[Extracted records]
☆ ☆ ☆

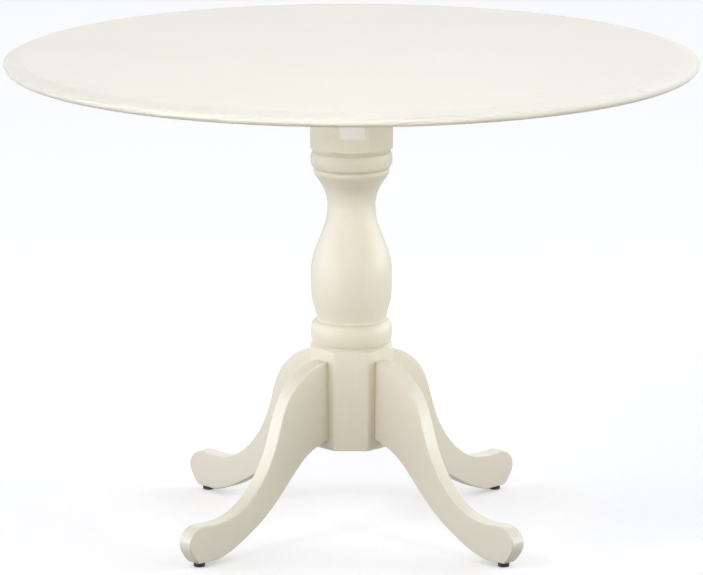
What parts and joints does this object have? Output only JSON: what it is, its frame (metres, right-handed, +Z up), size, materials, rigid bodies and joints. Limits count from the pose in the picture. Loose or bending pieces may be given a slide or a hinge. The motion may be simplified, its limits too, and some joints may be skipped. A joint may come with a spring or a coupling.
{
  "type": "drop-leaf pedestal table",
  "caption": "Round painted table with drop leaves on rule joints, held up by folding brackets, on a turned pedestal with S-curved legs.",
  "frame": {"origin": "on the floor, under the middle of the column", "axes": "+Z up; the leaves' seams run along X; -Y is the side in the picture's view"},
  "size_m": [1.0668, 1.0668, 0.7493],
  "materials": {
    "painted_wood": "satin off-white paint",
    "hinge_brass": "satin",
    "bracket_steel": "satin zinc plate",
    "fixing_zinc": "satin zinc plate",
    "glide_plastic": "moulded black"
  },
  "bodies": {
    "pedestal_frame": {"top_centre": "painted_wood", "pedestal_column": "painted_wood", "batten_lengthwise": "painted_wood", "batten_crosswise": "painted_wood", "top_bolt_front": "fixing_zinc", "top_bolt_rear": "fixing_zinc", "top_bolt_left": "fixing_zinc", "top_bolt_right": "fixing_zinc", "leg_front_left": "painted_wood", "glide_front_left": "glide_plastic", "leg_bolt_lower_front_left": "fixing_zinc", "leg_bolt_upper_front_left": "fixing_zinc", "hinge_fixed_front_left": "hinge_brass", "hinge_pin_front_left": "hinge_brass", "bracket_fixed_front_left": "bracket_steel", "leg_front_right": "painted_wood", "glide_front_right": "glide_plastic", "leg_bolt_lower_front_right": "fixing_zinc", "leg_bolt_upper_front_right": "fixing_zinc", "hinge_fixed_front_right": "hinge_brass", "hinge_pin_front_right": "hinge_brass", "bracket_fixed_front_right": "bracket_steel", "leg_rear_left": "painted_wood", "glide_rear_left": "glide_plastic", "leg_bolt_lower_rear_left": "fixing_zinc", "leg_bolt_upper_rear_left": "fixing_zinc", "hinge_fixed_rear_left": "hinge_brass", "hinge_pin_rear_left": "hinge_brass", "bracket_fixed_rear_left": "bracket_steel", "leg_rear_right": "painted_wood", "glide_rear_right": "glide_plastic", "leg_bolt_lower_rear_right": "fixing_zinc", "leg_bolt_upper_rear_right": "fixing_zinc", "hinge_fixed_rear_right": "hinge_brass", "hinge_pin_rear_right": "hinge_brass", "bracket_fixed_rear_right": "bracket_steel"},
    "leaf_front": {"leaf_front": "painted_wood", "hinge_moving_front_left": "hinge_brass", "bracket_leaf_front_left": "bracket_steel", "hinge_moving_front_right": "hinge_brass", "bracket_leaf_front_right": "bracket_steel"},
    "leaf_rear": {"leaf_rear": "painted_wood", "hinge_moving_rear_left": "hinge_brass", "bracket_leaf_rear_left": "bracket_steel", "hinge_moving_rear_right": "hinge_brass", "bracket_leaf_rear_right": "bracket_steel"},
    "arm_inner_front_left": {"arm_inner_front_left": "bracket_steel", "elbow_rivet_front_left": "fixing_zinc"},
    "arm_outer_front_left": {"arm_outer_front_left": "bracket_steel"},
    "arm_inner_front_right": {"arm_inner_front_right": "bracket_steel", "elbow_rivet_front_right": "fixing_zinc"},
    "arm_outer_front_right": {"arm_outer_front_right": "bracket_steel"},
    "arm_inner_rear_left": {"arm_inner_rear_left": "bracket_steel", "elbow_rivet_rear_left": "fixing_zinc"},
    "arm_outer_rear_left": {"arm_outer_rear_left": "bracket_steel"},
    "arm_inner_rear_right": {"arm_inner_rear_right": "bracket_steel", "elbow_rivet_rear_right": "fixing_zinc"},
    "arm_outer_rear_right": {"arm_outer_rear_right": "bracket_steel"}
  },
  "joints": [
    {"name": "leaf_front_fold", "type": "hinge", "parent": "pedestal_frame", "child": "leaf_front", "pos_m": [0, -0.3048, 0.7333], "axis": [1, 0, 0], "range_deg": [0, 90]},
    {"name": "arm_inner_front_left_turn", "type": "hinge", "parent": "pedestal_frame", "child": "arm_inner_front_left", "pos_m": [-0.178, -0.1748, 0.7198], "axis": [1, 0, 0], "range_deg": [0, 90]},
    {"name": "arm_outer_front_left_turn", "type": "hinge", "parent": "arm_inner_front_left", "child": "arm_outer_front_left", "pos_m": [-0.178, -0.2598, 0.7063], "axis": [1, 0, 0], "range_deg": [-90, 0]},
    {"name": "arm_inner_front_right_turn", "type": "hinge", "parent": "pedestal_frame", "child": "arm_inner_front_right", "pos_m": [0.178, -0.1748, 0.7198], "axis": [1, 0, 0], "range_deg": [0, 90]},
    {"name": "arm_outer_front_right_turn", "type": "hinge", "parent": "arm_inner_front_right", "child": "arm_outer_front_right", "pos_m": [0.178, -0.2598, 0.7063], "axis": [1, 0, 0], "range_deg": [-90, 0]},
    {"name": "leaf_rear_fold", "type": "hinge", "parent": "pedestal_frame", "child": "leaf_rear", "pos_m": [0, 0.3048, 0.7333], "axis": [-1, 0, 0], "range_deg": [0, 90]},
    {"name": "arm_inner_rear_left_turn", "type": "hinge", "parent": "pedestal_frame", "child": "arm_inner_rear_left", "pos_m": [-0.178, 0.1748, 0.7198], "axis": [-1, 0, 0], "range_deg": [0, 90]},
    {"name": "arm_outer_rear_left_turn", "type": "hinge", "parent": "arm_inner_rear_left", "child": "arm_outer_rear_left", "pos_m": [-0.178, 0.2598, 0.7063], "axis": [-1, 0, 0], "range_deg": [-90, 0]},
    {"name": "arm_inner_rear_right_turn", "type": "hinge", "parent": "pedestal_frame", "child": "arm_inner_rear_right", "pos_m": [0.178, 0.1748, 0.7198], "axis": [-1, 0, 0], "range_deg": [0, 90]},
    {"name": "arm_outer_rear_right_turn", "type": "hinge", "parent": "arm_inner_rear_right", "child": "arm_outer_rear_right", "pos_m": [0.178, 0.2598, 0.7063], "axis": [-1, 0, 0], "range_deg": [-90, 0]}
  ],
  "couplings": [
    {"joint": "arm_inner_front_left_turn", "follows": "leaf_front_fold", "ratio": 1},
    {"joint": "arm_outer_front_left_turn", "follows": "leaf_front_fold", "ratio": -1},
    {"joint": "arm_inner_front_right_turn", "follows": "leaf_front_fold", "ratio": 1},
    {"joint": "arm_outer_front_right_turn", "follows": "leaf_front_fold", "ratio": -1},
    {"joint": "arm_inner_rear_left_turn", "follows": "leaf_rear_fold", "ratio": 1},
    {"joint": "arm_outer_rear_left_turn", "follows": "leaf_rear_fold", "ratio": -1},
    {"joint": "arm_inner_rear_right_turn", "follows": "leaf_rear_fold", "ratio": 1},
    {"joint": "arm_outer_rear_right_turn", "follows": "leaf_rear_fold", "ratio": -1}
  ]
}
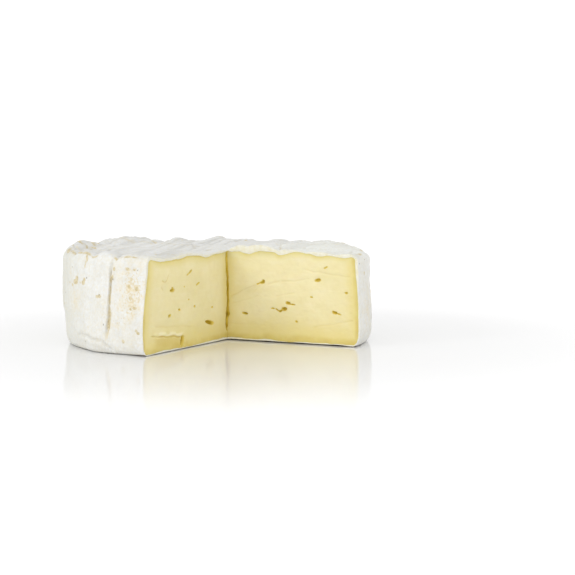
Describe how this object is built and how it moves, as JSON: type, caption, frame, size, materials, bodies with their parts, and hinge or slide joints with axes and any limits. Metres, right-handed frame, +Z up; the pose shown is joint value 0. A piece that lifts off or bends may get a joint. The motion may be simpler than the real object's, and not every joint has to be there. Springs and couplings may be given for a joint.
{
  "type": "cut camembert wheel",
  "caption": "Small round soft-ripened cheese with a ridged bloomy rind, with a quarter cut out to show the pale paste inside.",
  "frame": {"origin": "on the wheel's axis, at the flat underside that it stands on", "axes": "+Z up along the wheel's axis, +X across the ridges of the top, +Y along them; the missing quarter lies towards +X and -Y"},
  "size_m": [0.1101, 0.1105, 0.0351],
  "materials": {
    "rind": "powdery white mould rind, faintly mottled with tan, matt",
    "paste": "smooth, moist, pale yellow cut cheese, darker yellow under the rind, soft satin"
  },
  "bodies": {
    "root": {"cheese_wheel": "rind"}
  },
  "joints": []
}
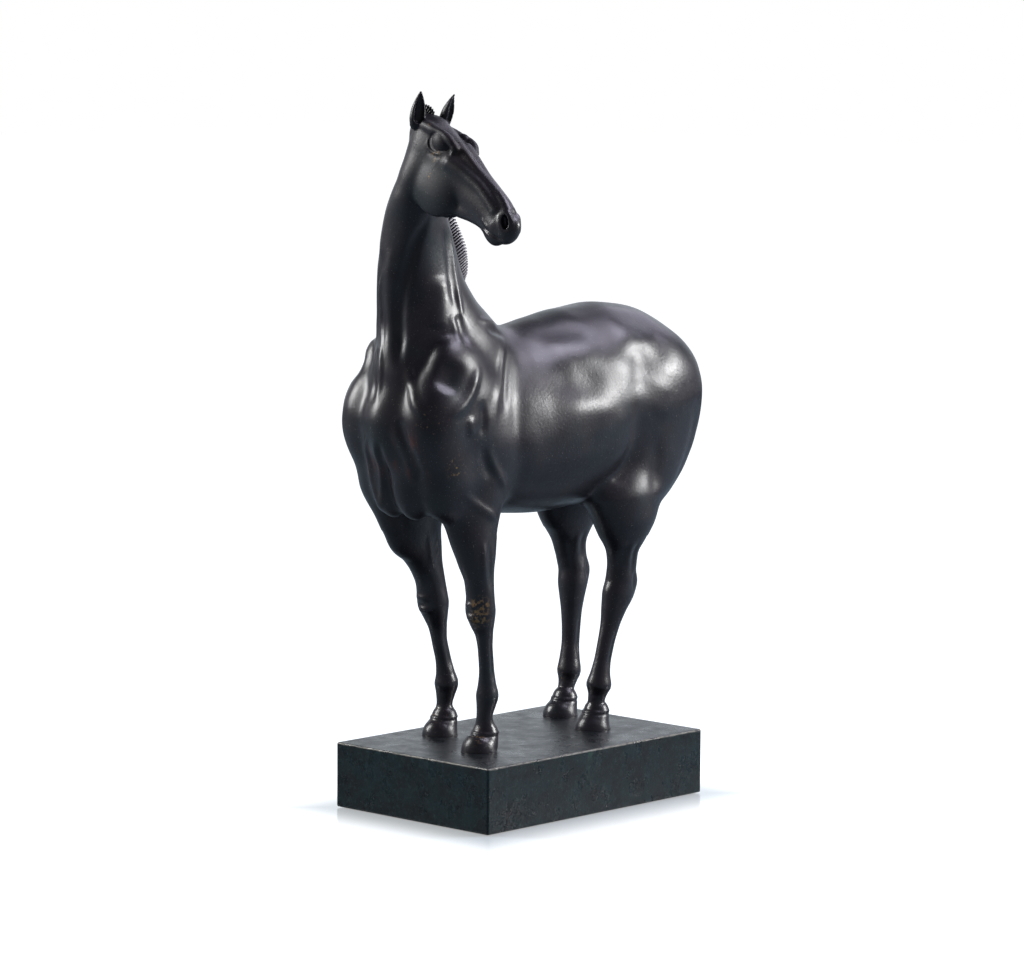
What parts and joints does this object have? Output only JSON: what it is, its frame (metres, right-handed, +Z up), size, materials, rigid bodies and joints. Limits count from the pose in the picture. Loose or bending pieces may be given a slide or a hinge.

☆ ☆ ☆

TASK TO COMPLETE
Across the records, count the lines holding the string "that". Give the number and stop.

WRITTEN RESPONSE
2